Le caratteristiche degli emigranti
Nella suddivisione per sesso, si appalesa una prevalenza della componente maschile (57,1 per cento). Quanto alla ripartizione per classi di età, va segnalato che: a) ci sono 44.241 bambini con meno di 6 anni il che sembra suggerire l’espatrio di interi nuclei familiari; b) nella classe “18-39” anni si concentra il 51,4 per cento del totale; c) sono numerosi i migranti appartenenti alla classe di età “65 e più” e ciò si spiega principalmente con il crescente numero di pensionati che si sono stabiliti in paesi nei quali, beneficiando di un più limitato prelievo fiscale e di un più favorevole costo della vita, riescono a vivere in condizioni di minor disagio.

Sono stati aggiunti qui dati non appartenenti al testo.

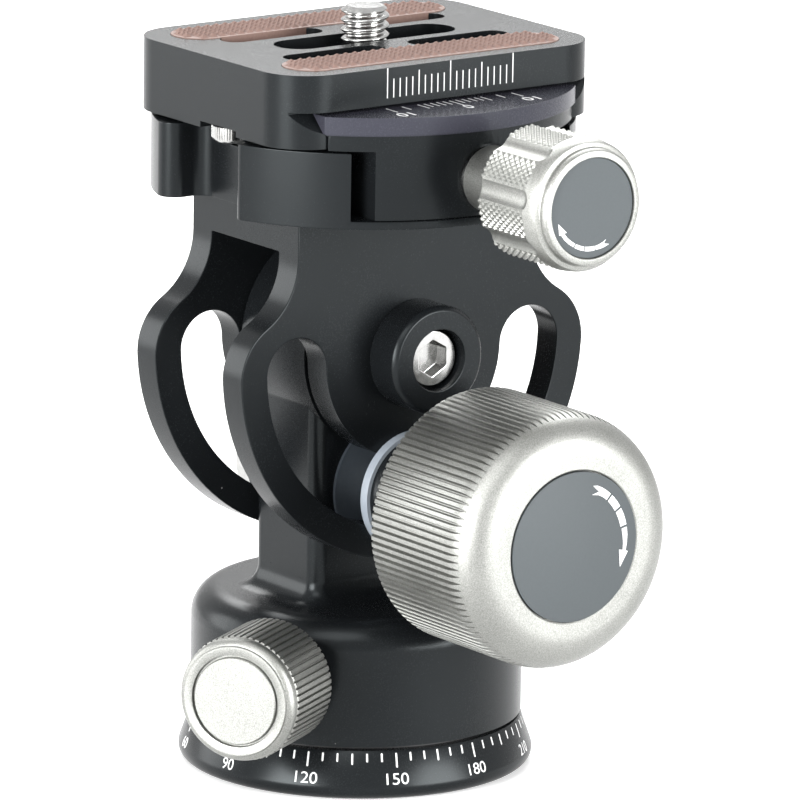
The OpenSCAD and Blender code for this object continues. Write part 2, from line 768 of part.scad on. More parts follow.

Con riferimento alla classificazione del contingente considerato sulla base del titolo di studio posseduto, il dato saliente è quello dei migranti in possesso di una laurea (22,8 per cento). Si pensi che al censimento demografico del 2011, la percentuale dei laureati superava di poco il 10 per cento. Il migrante di oggi non ha più ovviamente le sembianze di quanti hanno lasciato il nostro paese nel corso dell’Ottocento, poveri braccianti, per lo più analfabeti, assiepati con il loro misero bagaglio a bordo delle famose carrette del mare sulle quali attraversavano l’oceano. Si è ad esempio molto parlato dei tanti medici e infermieri che si sono trasferiti negli ultimi anni all’estero alla ricerca di sbocchi lavorativi che in Italia non trovavano.